You are viewing a plain text version of this content. The canonical link for it is here.

Posted to common-user@hadoop.apache.org by tjohn <gt...@gmail.com> on 2008/03/09 17:54:07 UTC

dynamically adding slaves to hadoop cluster

Hi all, i m new to hadoop and i wanted to know how to dynamically add a slave
to my cluster, obviously while it' s running.
Thanks in advance,

John

-- 
View this message in context: http://www.nabble.com/dynamically-adding-slaves-to-hadoop-cluster-tp15943388p15943388.html
Sent from the Hadoop core-user mailing list archive at Nabble.com.
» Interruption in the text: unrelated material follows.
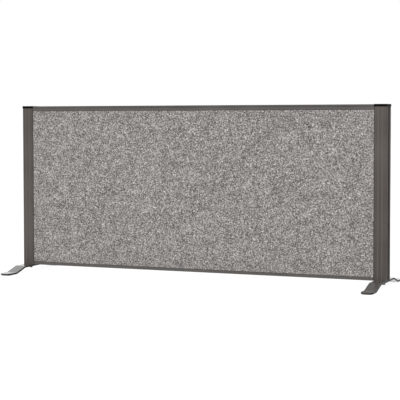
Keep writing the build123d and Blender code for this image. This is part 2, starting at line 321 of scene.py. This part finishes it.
def zincPlate(place, look):
    # plated steel: blueish grey with a crystalline mottle under a slow haze
    crystals = place.cells(look["crystals"])
    haze = place.noise(look["haze"], 3, 0.6)
    return {"Base Color": toned((crystals * 0.5 + haze * 0.5).clamped(), look),
            "Roughness": look["rough"] + (haze - 0.5) * 0.25,
            "Normal": bumped(crystals, look["relief"])}


oxideLook = {"dark": (24, 24, 26), "light": (66, 65, 66), "mottle": 240, "rubbedAndSheen": 700,
             "relief": 0.00005, "rough": 0.42, "fixed": {"Metallic": 0.6}}


def blackOxide(place, look):
    # blackened steel: nearly black with a faint blue cast, mottled, and greyer in rubbed spots
    mottle = place.noise(look["mottle"], 3, 0.6)
    rubbedAndSheen = place.noise(look["rubbedAndSheen"], 2, 0.5).span(0.56, 0.8)
    return {"Base Color": toned((mottle * 0.5 + rubbedAndSheen * 0.5).clamped(), look),
            "Roughness": look["rough"] + (mottle - 0.5) * 0.2 - rubbedAndSheen * 0.1,
            "Normal": bumped(mottle, look["relief"])}


keyLook = {"dark": (150, 150, 152), "light": (196, 196, 198), "lines": (3, 700, 700),
           "relief": 0.00005, "rough": 0.3, "fixed": {"Metallic": 1.0}}


def drawnMetal(place, look):
    # bare extruded bar: long fine draw lines
    lines = place.turned(stretch=look["lines"]).noise(1, 2, 0.6)
    return {"Base Color": toned(lines.span(0.3, 0.7), look),
            "Roughness": look["rough"] + (lines - 0.5) * 0.3,
            "Normal": bumped(lines, look["relief"])}


rubberLook = {"dark": (24, 24, 24), "light": (48, 47, 46), "dust": 300, "grain": 1800,
              "relief": 0.00008, "rough": 0.8}


def mattRubber(place, look):
    # dark rubber sheet with a fine dusty bloom
    dust = place.noise(look["dust"], 4, 0.65)
    grain = place.noise(look["grain"], 1, 0.5)
    return {"Base Color": toned(dust.span(0.45, 0.75), look),
            "Roughness": look["rough"] + (dust - 0.5) * 0.2,
            "Normal": bumped(grain, look["relief"])}


postFinish = finishOf("postCoat", groovedPost, postCoat)
railFinish = finishOf("railCoat", railAluminium, railCoat)
# painted shade: the top cover's coat is a darker copy of the rail's
shadedCoverFinish = finishOf("shadedCoverCoat", railAluminium, shadedCoverCoat)
capFinish = finishOf("capPlastic", mouldedBlack, capLook)
feltFinish = finishOf("feltMelange", melangeFelt, feltLook)
fleeceFinish = finishOf("fillingFleece", fleece, fleeceLook)
boardFinish = finishOf("coreBoard", fibreboard, boardLook)
tapeFinish = finishOf("hookTape", hookTape, tapeLook)
footFinish = finishOf("footLacquer", glossLacquer, footLook)
zincFinish = finishOf("zincPlate", zincPlate, zincLook)
blackFinish = finishOf("blackOxide", blackOxide, oxideLook)
keyFinish = finishOf("drawnMetal", drawnMetal, keyLook)
rubberFinish = finishOf("padRubber", mattRubber, rubberLook)

finishOfNode = {  # by the longest of these that a node's name ends with
    "post": postFinish, "rail": railFinish, "top_cover": shadedCoverFinish, "post_cap": capFinish,
    "felt": feltFinish, "absorber": fleeceFinish, "core_board": boardFinish,
    "hook_pads": tapeFinish, "foot": footFinish, "foot_pads": rubberFinish,
    "foot_washer": blackFinish, "foot_screw": blackFinish, "foot_dowels": zincFinish,
    "screws": zincFinish, "key": keyFinish,
}
for name, piece in nodes.items():
    ending = max((end for end in finishOfNode if name.endswith(end)), key=len)
    piece.data.materials.clear()
    piece.data.materials.append(finishOfNode[ending])
print("finishes on the frame's pieces")


# Soft faces: lengths in metres, steps in rows of faces

meshJoin = {"merge": 1e-6, "dissolve": 1e-7}
slowWaves = {"count": 9, "steepest": 30, "latestStart": 6.28}  # in radians, and radians a metre


def onward(start, end, steps):
    # evenly spaced values from start to end, without the start
    return np.linspace(start, end, steps + 1)[1:]


def wrapGrid(halfWide, halfHigh, across, up, outward, depth):
    # A grid over a core rectangle, carried on by rings round it. Ring k runs outward[k] beyond the
    # core, round a corner of that radius, and lies depth[k] behind the face. A negative reach
    # shrinks the core.
    rings = len(outward)
    column = np.arange(-rings, across + rings + 1)
    row = np.arange(-rings, up + rings + 1)
    columns, rows = np.meshgrid(column, row)
    beyondX = np.where(columns < 0, columns, np.maximum(columns - across, 0))
    beyondZ = np.where(rows < 0, rows, np.maximum(rows - up, 0))
    ring = np.maximum(abs(beyondX), abs(beyondZ))
    reach = np.concatenate([[0], outward])[ring]
    behind = np.concatenate([[0], depth])[ring]
    share = np.maximum(reach, 0) / np.maximum(np.hypot(beyondX, beyondZ), 1)
    shrunk = np.minimum(reach, 0)
    x = (np.clip(columns, 0, across) / across * 2 - 1) * (halfWide + shrunk) + beyondX * share
    z = (np.clip(rows, 0, up) / up * 2 - 1) * (halfHigh + shrunk) + beyondZ * share
    return x, z, behind


def swell(x, z, halfWide, halfHigh, cut, side):
    # The face rises from each edge as 1 - exp(-distance / reach) to a flat crown, and the sum of a
    # few slow sine waves in random directions ripples it.
    fromSide = 1 - np.exp(-np.maximum(halfWide - abs(x), 0) / cut["crownReach"])
    fromTop = 1 - np.exp(-np.maximum(halfHigh - abs(z), 0) / cut["crownReach"])
    steep, latest, count = slowWaves["steepest"], slowWaves["latestStart"], slowWaves["count"]
    chance = np.random.default_rng(cut["seed"] + side)
    draws = chance.uniform((-steep, -steep, 0), (steep, steep, latest), (count, 3))
    waves = sum(np.sin(x * alongX + z * alongZ + start) for alongX, alongZ, start in draws)
    return fromSide * fromTop * (cut["crown"] + cut["ripple"] * waves / math.sqrt(count))


def wrapFace(low, high, cut, outward, depth, side):
    # the grid round a node's face: x, z, how far it lies behind the face and how far it rises
    halfWide, halfHigh = (high.x - low.x) / 2 - cut["edge"], (high.z - low.z) / 2 - cut["edge"]
    across, up = round(2 * halfWide / cut["mesh"]), round(2 * halfHigh / cut["mesh"])
    x, z, behind = wrapGrid(halfWide, halfHigh, across, up, outward, depth)
    rise = np.where(behind == 0, swell(x, z, halfWide, halfHigh, cut, side), 0)
    return x, z + (low.z + high.z) / 2, behind, rise


def gridMesh(name, sheets):
    # each sheet is (x, y, z, flip) on a grid; doubles are merged, so sheets that meet close up
    vertices, faces, start = [], [], 0
    for x, y, z, flip in sheets:
        number = start + np.arange(x.size).reshape(x.shape)
        corners = [number[:-1, :-1], number[:-1, 1:], number[1:, 1:], number[1:, :-1]]
        faces.append(np.stack(corners[::-1] if flip else corners, -1).reshape(-1, 4))
        vertices.append(np.stack([x, y, z], -1).reshape(-1, 3))
        start += x.size
    mesh = bpy.data.meshes.new(name)
    mesh.from_pydata(np.concatenate(vertices).tolist(), [], np.concatenate(faces).tolist())
    joined = bmesh.new()
    joined.from_mesh(mesh)
    bmesh.ops.remove_doubles(joined, verts=joined.verts, dist=meshJoin["merge"])
    bmesh.ops.dissolve_degenerate(joined, edges=joined.edges, dist=meshJoin["dissolve"])
    joined.to_mesh(mesh)
    joined.free()
    mesh.shade_smooth()
    piece = bpy.data.objects.new(name, mesh)
    bpy.context.scene.collection.objects.link(piece)
    return piece


coverCut = {"edge": 0.0027, "turnBack": 0.0025, "hem": 0.025, "thick": 0.002, "mesh": 0.008,
            "bendSteps": 6, "sideSteps": 4, "hemSteps": 5,
            "crown": 0.0008, "crownReach": 0.03, "ripple": 0.00012, "seed": 11}


def feltCover(side, node, name):
    # Felt wrapped round the filling: the face, a rounded edge (a quarter circle), the straight
    # side, a second quarter circle and a hem turned back on the board.
    cut = coverCut
    low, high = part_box(node)
    thick = high.y - low.y
    edge, back = cut["edge"], cut["turnBack"]
    bend = onward(0, math.pi / 2, cut["bendSteps"])
    outward = np.concatenate([edge * np.sin(bend),
                              np.full(cut["sideSteps"], edge),
                              edge - back * (1 - np.cos(bend)),
                              edge - back - onward(0, cut["hem"] - back, cut["hemSteps"])])
    depth = np.concatenate([edge * (1 - np.cos(bend)),
                            onward(edge, thick - back, cut["sideSteps"]),
                            thick - back + back * np.sin(bend),
                            np.full(cut["hemSteps"], thick)])
    x, z, behind, rise = wrapFace(low, high, cut, outward, depth, side)
    face = low.y if side < 0 else high.y
    piece = gridMesh(name, [(x, face + side * (rise - behind), z, side > 0)])
    wall = piece.modifiers.new("thickness", "SOLIDIFY")
    wall.thickness = cut["thick"]
    wall.offset = -1
    wall.use_even_offset = True
    piece.data.materials.append(feltFinish)
    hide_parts(node)
    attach(piece, "root")


fillingCut = {"edge": 0.003, "mesh": 0.012, "bendSteps": 4, "sideSteps": 2,
              "crown": 0.0004, "crownReach": 0.03, "ripple": 0.0001, "seed": 21}


def fillingPad(side, node, name):
    # A flat pad of fleece. Its front and back sheet each have a rounded edge (a quarter circle) and
    # half of the straight side, and meet in the middle of it.
    cut = fillingCut
    low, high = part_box(node)
    thick = high.y - low.y
    edge = cut["edge"]
    bend = onward(0, math.pi / 2, cut["bendSteps"])
    outward = np.concatenate([edge * np.sin(bend), np.full(cut["sideSteps"], edge)])
    depth = np.concatenate([edge * (1 - np.cos(bend)), onward(edge, thick / 2, cut["sideSteps"])])
    x, z, behind, rise = wrapFace(low, high, cut, outward, depth, side)
    middle = (low.y + high.y) / 2
    outer = middle + side * (thick / 2 + rise - behind)
    inner = middle - side * (thick / 2 - behind)
    piece = gridMesh(name, [(x, outer, z, side > 0), (x, inner, z, side < 0)])
    piece.data.materials.append(fleeceFinish)
    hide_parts(node)
    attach(piece, "root")


for side, sideName in ((-1, "front"), (1, "rear")):
    feltCover(side, f"{sideName}_felt", f"{sideName}Cover")
    fillingPad(side, f"{sideName}_absorber", f"{sideName}Filling")
print("soft faces made")


# Studio: a white world, a pale floor and three softboxes

studio = {"worldLight": 0.62, "worldSeen": 1.0, "floorTone": 0.2, "floorLight": 0.56,
          "floorSeen": 0.92, "floorHalf": 40.0, "aimHeight": 0.35}
softboxes = {
    "keyLight": {"place": (0.8, -11.0, 8.2), "size": 9.0, "power": 640},
    "sideLight": {"place": (4.6, -2.2, 3.4), "size": 3.5, "power": 3},
    "rearLight": {"place": (0.5, 5.0, 5.6), "size": 4.0, "power": 88},
}


def litOrSeen(start, lit, seen):
    # the strength that falls on the object, and the one that shows directly, in metal or in glass
    camera, glossy, through = (start.node("ShaderNodeLightPath", out=ray)
                               for ray in ("Is Camera Ray", "Is Glossy Ray", "Is Transmission Ray"))
    return lit + (camera + glossy + through).clamped() * (seen - lit)


world = bpy.data.worlds.new("studioWorld")
world.use_nodes = True
bpy.context.scene.world = world
sky = world.node_tree.nodes["Background"]
sky.inputs["Color"].default_value = (1, 1, 1, 1)
skyStrength = litOrSeen(Wire(world.node_tree), studio["worldLight"], studio["worldSeen"])
world.node_tree.links.new(skyStrength.socket, sky.inputs["Strength"])

floorMaterial = bpy.data.materials.new("studioFloor")
floorMaterial.use_nodes = True
floorTree = floorMaterial.node_tree
floorTree.nodes.remove(floorTree.nodes["Principled BSDF"])
start = Wire(floorTree)
floorColour = (*[studio["floorTone"]] * 3, 1)
paint = start.node("ShaderNodeBsdfDiffuse", {}, {"Color": floorColour})
glowStrength = litOrSeen(start, studio["floorLight"], studio["floorSeen"])
glow = start.node("ShaderNodeEmission", {}, {"Color": (1, 1, 1, 1), "Strength": glowStrength})
both = start.node("ShaderNodeAddShader", {}, {0: paint, 1: glow})
floorTree.links.new(both.socket, floorTree.nodes["Material Output"].inputs["Surface"])

half = studio["floorHalf"]
floorCorners = [(-half, -half, 0), (half, -half, 0), (half, half, 0), (-half, half, 0)]
floorMesh = bpy.data.meshes.new("floor")
floorMesh.from_pydata(floorCorners, [], [(0, 1, 2, 3)])
floorMesh.materials.append(floorMaterial)
floor = bpy.data.objects.new("floor", floorMesh)
bpy.context.scene.collection.objects.link(floor)

for name, box in softboxes.items():
    lamp = bpy.data.lights.new(name, "AREA")
    lamp.size = box["size"]
    lamp.energy = box["power"]
    holder = bpy.data.objects.new(name, lamp)
    holder.location = box["place"]
    fromAim = holder.location.copy()
    fromAim.z -= studio["aimHeight"]
    holder.rotation_euler = fromAim.to_track_quat("Z", "Y").to_euler()
    bpy.context.scene.collection.objects.link(holder)
print("studio lit")


# Camera, fitted to the frame's edges and the feet: metres, degrees and millimetres of lens

shot = {"place": (1.9840, -4.6942, 0.6367), "down": 2.557, "turn": 22.240, "roll": 0.0354,
        "lens": 112.27, "shift": (-0.0292, -0.0541)}
eye = bpy.data.cameras.new("photoCamera")
eye.lens = shot["lens"]
eye.shift_x, eye.shift_y = shot["shift"]
camera = bpy.data.objects.new("photoCamera", eye)
camera.location = shot["place"]
camera.rotation_euler = (math.radians(90 - shot["down"]), math.radians(shot["roll"]),
                         math.radians(shot["turn"]))
bpy.context.scene.collection.objects.link(camera)
bpy.context.scene.camera = camera
bpy.context.scene.view_settings.view_transform = "Standard"
print("camera placed")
Re: dynamically adding slaves to hadoop cluster

Posted by Owen O'Malley <oo...@yahoo-inc.com>.

On Mar 10, 2008, at 8:22 AM, Jason Venner wrote:

> Is there a /proper/ way to bring up the processes on the slave node  
> so that the master will recognize them at *stop* time?

yes, you can setup the pid files by using (directly on the newly  
added node!):

% bin/hadoop-daemon.sh start datanode
% bin/hadoop-daemon.sh start tasktracker

then the stop-all will know the pid to shut down. It is unfortunate  
that start-daemon.sh and start-daemons.sh differ only in the "s".  
start-daemons.sh should probably be start-slave-daemons.sh or something.

-- Owen

Re: dynamically adding slaves to hadoop cluster

Posted by Jason Venner <ja...@attributor.com>.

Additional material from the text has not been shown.